Team manager Jonathan Vaughters said the stage was “absolutely” a win for the team.

“That was as good as it was going to get for us,” he said. The U.S. squad ceded 35 seconds to stage winner BMC and 31 to Sky but bested Movistar by 19 and other GC teams by more.

Although Slipstream’s past iterations were often a force to be reckoned with in the team time trial, the discipline has not been a strong point for the squad for several years now. With Christian Vande Velde, Dave Zabriskie, David Millar, Ryder Hesjedal all retired, the team has struggled to keep its GC hopefuls in contention when faced with a grand tour TTT in recent seasons.

EF’s Tour selection did include a few big engines, most notably American Taylor Phinney, but up against the firepower several rivals were bringing to the third stage, a significant time loss seemed possible from the outset of the Tour.

What’s more, the squad rolled down the start ramp on Monday with one rider sporting a broken shoulder blade. Lawson Craddock’s Tour campaign became a story of simply surviving each day without abandoning the race when he went down in a crash in stage 1.

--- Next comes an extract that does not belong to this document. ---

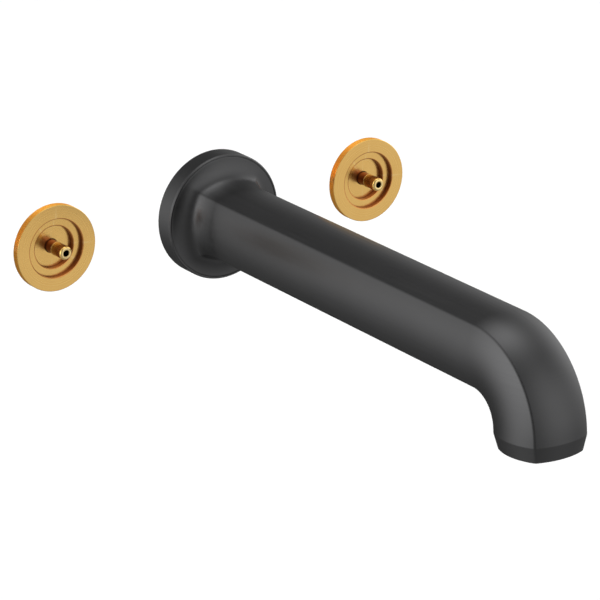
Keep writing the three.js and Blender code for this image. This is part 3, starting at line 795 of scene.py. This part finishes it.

Nonetheless, EF finished within shouting distance of the day’s top teams in the 35.5-kilometer test that started and finished in Cholet.

“We did a really good time trial considering the rough shape we’re in,” Urán said. “I have to hand it to my teammates. And to do that with a guy who has a broken shoulder blade, I have to say thanks to him for a job well done. It was a good time trial.”

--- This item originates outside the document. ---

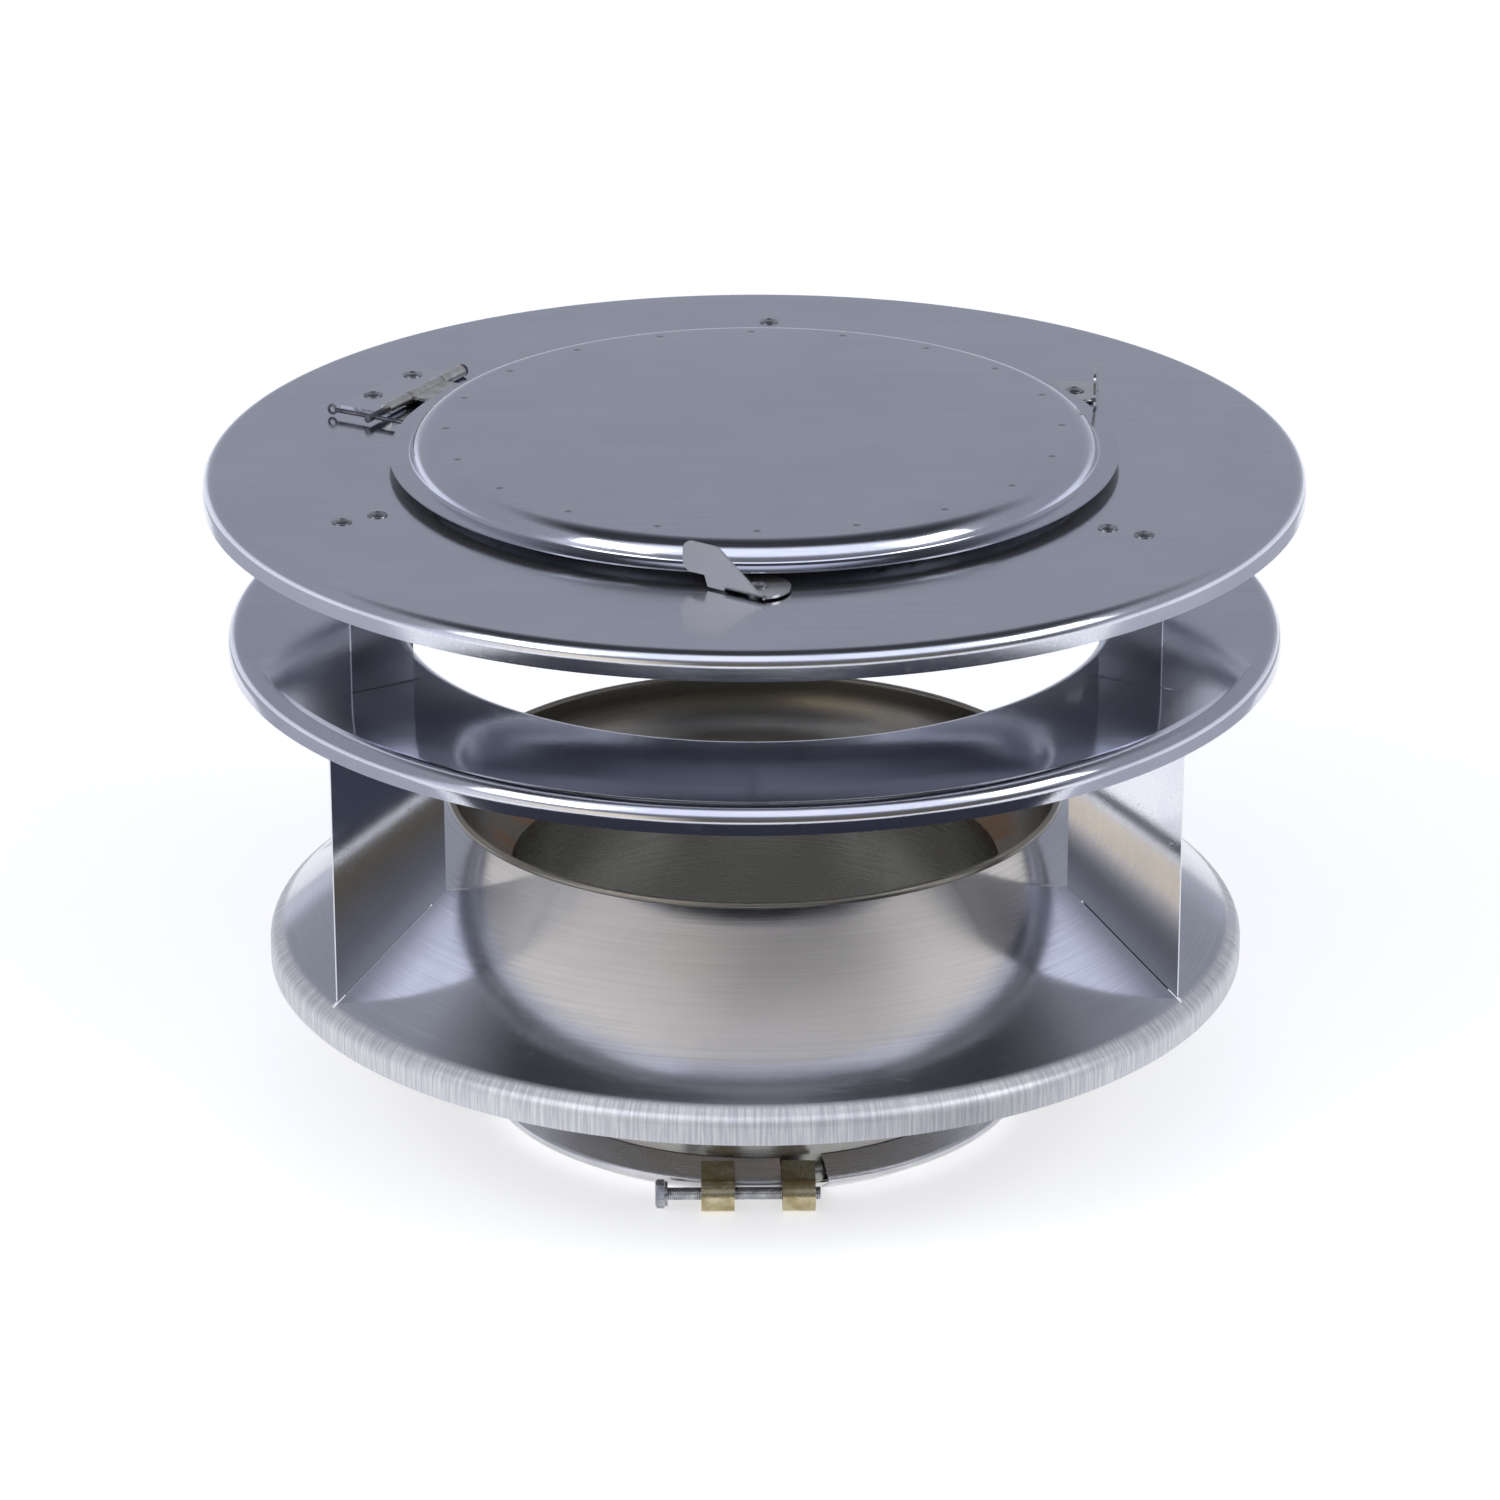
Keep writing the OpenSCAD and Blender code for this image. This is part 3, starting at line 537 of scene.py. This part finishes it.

Craddock has always been strong against the clock and was therefore initially expected — before his crash — to play a significant role in the team’s stage 3 effort.

Urán and Vaughters both gave Craddock credit for not simply hanging on for dear life but taking some turns at the front despite his injuries.

EF Education First-Drapac
EF Education First-Drapac puts the team time trial in the rearview with Rigoberto Uran still well-positioned in the overall. Photo: Tim de Waele | Getty Images

EF has good reason to look at stage 3, and the first three stages collectively, as a victory over expectations.

Thanks to the 51 seconds he picked up on the likes of Chris Froome (Sky) and Richie Porte (BMC) by simply staying safe in the front group in stage 1 and the limited losses in stage 3, Urán is sitting ahead of several major rivals. Well-positioned with one big hurdle now in the rearview mirror, EF finds itself “ahead of schedule” according to Vaughters.

“Rigo is still considerably ahead of Froome and Porte on GC. I don’t think anyone would have said that Rigo would be ahead of those two guys after the team time trial,” he said.

A well-rounded rider capable of performing on the climbs and in the time trials, Úran has proven to be a tactically savvy racer over the years. He has a knack for going unnoticed and then appearing high up in race standings when it matters; he rode to second overall at last year’s Tour de France while mostly keeping his head down in the GC battle.

If he and EF were hoping for a redux of that this season while aiming to land one step higher on the GC podium, it’s all going to according to plan so far. Without much fanfare, he has put himself among the best-placed of the legitimate yellow jersey contenders after three stages.

Then again, there’s plenty of ground to cover yet until the Tour rolls into Paris.

As Urán was quick to point out to Colombian media after the TTT, “The race has only just begun.”